September 2, 2000
When we arrived in Depoe Bay it was our intention to fuel up there for our final run at the Columbia River. Unfortunately, we found out that the owner of the only fuel pump in the small harbor had taken the Labor Day weekend off. We still had 95 gallons remaining, which at our fuel burn rate of 7gph gave us 13 hours of fuel remaining. More time than we anticipated needing to get to Ilwaco. The stickler though, is that we had no idea how low the tanks could go. When I fly a plane I know how much usable fuel the tanks hold. In this boat I had no idea. I had nine inches of fuel in the starboard side, and six and a quarter in the port, just a little bit more than the lowest level we had experienced so far. How low would they go? I didn't know and didn't care to find out while out on the ocean.
Our planned destination of Garibaldi, on the Tillimook Bay was about six hours away. At 7gph that would be about 42 gallons of diesel, or about six and a half total inches. I reasoned that wouldn't be too bad and we could very comfortably make it to Garibaldi. As a precaution, I would pull each engine off from it's separate tank until the starboard side got down to three inches, or till I saw an indication the fuel pressure was beginning to drop. The I would have both engine pull off the port tank. This was a good plan for two reasons: one, I could get a feel for how low each tank could go; and two, since the feedback from the fuel pumps went to the port tank, I'd have more time there anyway.
So off we went, really hoping that fuel was available in Garibaldi.
Given our experience coming into to Depoe Bay, through the very narrow entrance, it's understandable that we harbored (no pun intended) some reservations about going out. We were fortunate though that the Coast Guard had just run out and did a bar check, with a favorable report. That settled us down a bit. Most of the charter boats were leaving at that time also, so I got to watch them exercise their technique.
We cast the lines off and got in line to leave. Since I had upset Debbie the day before with my entrance, I waited till she was below taking care of the salon till I went. The other boats would pour a lot of throttle to their crafts when going out the channel, so that's what I did. By the time Debbie was back up on the flybridge we were just about all the way through the channel. It was much easier going out than coming in. We followed the buoys out for about a mile or so before turning north, and once again we were on our way.

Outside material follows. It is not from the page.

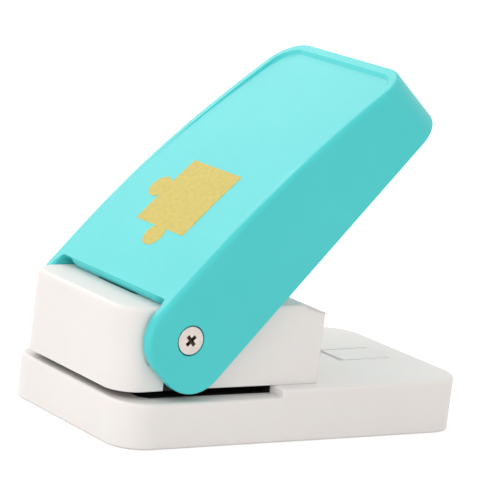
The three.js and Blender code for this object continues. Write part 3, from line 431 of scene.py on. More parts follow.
def change(piece, kind, **settings):
    """Gives a piece one modifier with its settings, and applies it."""
    hold(piece)
    step = piece.modifiers.new(kind.lower(), kind)
    for setting, value in settings.items():
        setattr(step, setting, value)
    bpy.ops.object.modifier_apply(modifier=step.name)


def bevel(piece, wanted, width, steps):
    """Rounds the edges that pass a test."""
    open_mesh(piece)
    pick(piece, "EDGE", wanted)
    bpy.ops.mesh.bevel(
        offset=width * MM,
        offset_type="OFFSET",
        segments=steps,
        profile=0.5,
        affect="EDGES",
        clamp_overlap=False,
    )
    bpy.ops.mesh.select_all(action="SELECT")
    bpy.ops.mesh.remove_doubles(threshold=WELD * MM)
    close_mesh()


def block(name, low, high):
    """A box between two corners, with its place in its mesh."""
    bpy.ops.object.select_all(action="DESELECT")
    size = [(b - a) * MM for a, b in zip(low, high)]
    place = [(a + b) / 2 * MM for a, b in zip(low, high)]
    bpy.ops.mesh.primitive_cube_add(size=1, location=place, scale=size)
    piece = bpy.context.object
    piece.name = name
    bpy.ops.object.transform_apply(location=True, rotation=True, scale=True)
    return piece


def rod(name, axis, place, radius, start, end, sides=48):
    """A round bar along X or Z through a place, from start to end on that axis."""
    bpy.ops.object.select_all(action="DESELECT")
    centre = list(place)
    centre["XYZ".index(axis)] = (start + end) / 2
    turn = (0, QUARTER_TURN, 0) if axis == "X" else (0, 0, 0)
    bpy.ops.mesh.primitive_cylinder_add(
        vertices=sides,
        radius=radius * MM,
        depth=abs(end - start) * MM,
        location=[c * MM for c in centre],
        rotation=turn,
    )
    piece = bpy.context.object
    piece.name = name
    bpy.ops.object.transform_apply(location=True, rotation=True, scale=True)
    return piece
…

The weather forecast called for rain that day, a real good chance of squalls. And the sky certainly looked as though it were going to comply with the forecast. And wouldn't you know it, we had neglected to bring rain gear (obviously, we had spent too much time in California).
The seas were good to us again, giving us a swell out of the south that pushed us right along. We averaged about 8.5 knots, and even saw 13 knots on the GPS a time or two. The weather cooperated too, as the only rain we felt was that which fell on us from the periphery of all the squalls that surrounded us. You can't ask for much more than that in the great Pacific Northwet.
The Coast Guard was calling for a restriction on the bar to Tillimook Bay of 30 foot and under as we approached, but lifted it completely by the time we approached Barview (at the mouth). It was a very smooth entrance on a flood tide. And once inside that flooding tide pushed us along at eleven knots.
And hallelujah, the fuel dock was open! We motored right on up to the fuel dock, took on a hundred gallons (which is what the remainder of our meager finances would allow) and made our way to the transient dock. Oh man, we're almost home! Tomorrow, Ilwaco!